Le 26 janvier, la veille des manifestations, certains fidèles s’étaient rassemblés devant la Mosquée à Zanzibar, discutant de la situation politique. Un groupe d’officiers de la police armée qui se tenait à quelques mètres leur ont demandé de se disperser. Alors qu’ils en demandaient la raison, la police les a agressés et a tiré sur deux personnes qui ont trouvé la mort.

Cet événement a marqué le début d’une vague d’assassinats sans précédent. Le 27 janvier à Zanzibar et dans les îles Pemba, quelques militants du CUF ont manifesté, défiant ainsi l’interdiction de la police. Prétextant d’empêcher la manifestation, la police a tué 13 personnes et a perdu 2 de ses membres tués par les manifestants en colère.

La police a aussi utilisé des gaz lacrymogènes contre les manifestants non armés à Dar El Salaam et dans les régions de Mwanza et Kagera. Elle a bloqué les routes et empêché les blessés d’être transférés dans les hôpitaux. Cela a bien entendu contribué à augmenter le nombre de décès.

Plus de 200 personnes, pour la plupart à Dar El Salaam, seraient toujours détenues pour avoir participé à des manifestations illégales. Certaines de ces arrestations arbitraires concernent des sympathisants du CUF et notamment le président national, le Professeur Ibrahim Lipumba qui a été accusé de tenir des réunions illégales. Il semble cependant que M. Lipumba ait été relâché sous caution le 30 janvier. Avant d’avoir été accusés, les détenus auraient été battus sévèrement et grièvement blessés. De plus, les médias ont fait état de cas de tortures.

Le 29 janvier, le nombre de décès s’élevait à 37 personnes (dont 24 personnes à Pemba). Toutes ont été tuées par la police sous le commandement du plus haut responsable de la région. Cependant, selon des informations qui doivent être confirmées, la FIDH a appris hier que plus de 300 personnes auraient trouvé la mort sous le feu de la police alors qu’ils tentaient de s’enfuir par la mer au Kenya.

La FIDH et le Legal and Human Rights Centre condamnent rigoureusement l’usage excessif de la force et les assassinats en masse.

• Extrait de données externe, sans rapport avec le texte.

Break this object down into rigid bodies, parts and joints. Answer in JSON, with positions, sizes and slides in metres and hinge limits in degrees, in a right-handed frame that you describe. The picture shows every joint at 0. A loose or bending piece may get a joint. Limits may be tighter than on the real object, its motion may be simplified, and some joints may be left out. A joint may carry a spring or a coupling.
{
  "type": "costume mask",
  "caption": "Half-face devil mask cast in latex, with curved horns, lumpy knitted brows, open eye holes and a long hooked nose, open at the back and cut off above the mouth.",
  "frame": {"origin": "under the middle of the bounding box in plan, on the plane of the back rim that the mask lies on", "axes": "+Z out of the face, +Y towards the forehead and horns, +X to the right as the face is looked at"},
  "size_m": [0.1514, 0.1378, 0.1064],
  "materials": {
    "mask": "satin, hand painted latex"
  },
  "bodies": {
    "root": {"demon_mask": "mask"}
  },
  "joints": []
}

Nous appelons de façon urgente les autorités de la République Unie de Tanzanie et du Gouvernement Révolutionnaire du Zanzibar à :

 Remettre en liberté tous les détenus et mettre un terme à la torture.
 Mettre en place une commission d’enquête indépendante qui établira les faits publiquement s’agissant des assassinats, arrestations, tortures et l’usage excessif de la force ; et qui travaillera sur les moyens de fournir une réparation aux victimes.
 Prendre des mesures légales contre les auteurs de ces violations des droits de l’Homme en particulier les officiers de police.
 Respecter la liberté d’opinion et de libre réunion telles qu’elles sont reconnues par les articles 18 et 20 de la Constitution de la République Unie de Tanzanie.
 Mettre en application les textes internationaux relatifs aux droits de l’Homme que la Tanzanie a accepté et ratifié ; en particulier l’article 20 de la Déclaration Universelle des droits de l’Homme de 1948, l’article 21 du Pacte international relatif aux droits civils et politiques de 1966 et l’article 11 de la Charte Africaine des Droits de l’Homme et des Peuples.

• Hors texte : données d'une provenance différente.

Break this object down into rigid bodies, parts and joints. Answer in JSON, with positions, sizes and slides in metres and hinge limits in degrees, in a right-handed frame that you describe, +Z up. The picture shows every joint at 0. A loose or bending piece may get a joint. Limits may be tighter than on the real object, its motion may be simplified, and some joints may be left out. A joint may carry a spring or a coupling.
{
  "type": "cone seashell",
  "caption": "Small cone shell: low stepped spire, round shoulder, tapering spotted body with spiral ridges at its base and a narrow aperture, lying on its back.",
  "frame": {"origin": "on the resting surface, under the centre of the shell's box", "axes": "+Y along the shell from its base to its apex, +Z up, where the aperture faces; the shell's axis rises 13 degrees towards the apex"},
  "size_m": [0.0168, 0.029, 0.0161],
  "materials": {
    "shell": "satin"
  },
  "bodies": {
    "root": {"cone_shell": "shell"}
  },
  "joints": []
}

La FIDH est persuadée que seule la mise en œuvre de ces mesures garantira le rétablissement de la paix et le retour au calme durables au Zanzibar, à Pemba et en Tanzanie.

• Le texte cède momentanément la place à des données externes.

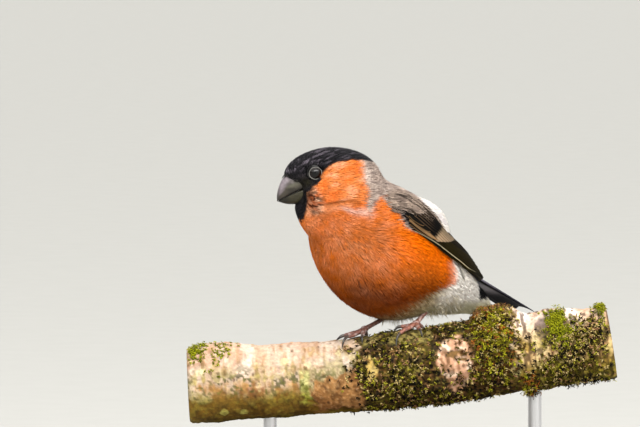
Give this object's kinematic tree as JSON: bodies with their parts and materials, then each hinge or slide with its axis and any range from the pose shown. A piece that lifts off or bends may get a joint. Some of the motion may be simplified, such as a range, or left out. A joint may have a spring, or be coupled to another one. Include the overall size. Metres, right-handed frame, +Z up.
{
  "type": "bullfinch on a perch",
  "caption": "Life-size male Eurasian bullfinch, perched on a short mossy cut branch that two rods hold over a flat display base.",
  "frame": {"origin": "middle of the display base's underside, which rests on the floor", "axes": "+Z up; +X along the perch, towards its raised end, so the bird's head is on the -X side; -Y towards the side that the bird's left eye looks to"},
  "size_m": [0.166, 0.098, 0.1298],
  "materials": {
    "black_plumage": "glossy black feathers with a blue sheen",
    "orange_plumage": "soft loose feathers",
    "wing_plumage": "grey and black vanes with a pale wing bar",
    "bill_horn": "satin horn",
    "eye": "wet gloss",
    "leg_skin": "scaled skin",
    "claw_horn": "satin horn",
    "bark": "rough bark with lichen and moss",
    "rod_steel": "satin",
    "base_wood": "satin oiled"
  },
  "bodies": {
    "root": {"head": "black_plumage", "neck": "orange_plumage", "trunk": "orange_plumage", "wing_left": "wing_plumage", "wing_right": "wing_plumage", "tail": "black_plumage", "bill_upper": "bill_horn", "bill_lower": "bill_horn", "eye_left": "eye", "eye_right": "eye", "leg_left": "leg_skin", "foot_left": "leg_skin", "leg_right": "leg_skin", "foot_right": "leg_skin", "claw_left_hind": "claw_horn", "claw_left_inner": "claw_horn", "claw_left_middle": "claw_horn", "claw_left_outer": "claw_horn", "claw_right_hind": "claw_horn", "claw_right_inner": "claw_horn", "claw_right_middle": "claw_horn", "claw_right_outer": "claw_horn", "perch": "bark", "stand_rod_left": "rod_steel", "stand_rod_right": "rod_steel", "stand_base": "base_wood"}
  },
  "joints": []
}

Dans l’espoir de voir cette requête retenir toute votre attention, je vous prie d’agréer, Monsieur le Président Benjamin William Mkapa, Monsieur le Président Aman Karume, Monsieur l’Inspecteur Général Omar Mahita, l’expression de ma haute très considération.

Sidiki Kaba
Président
Fédération Internationale des ligues des Droits de l’Homme.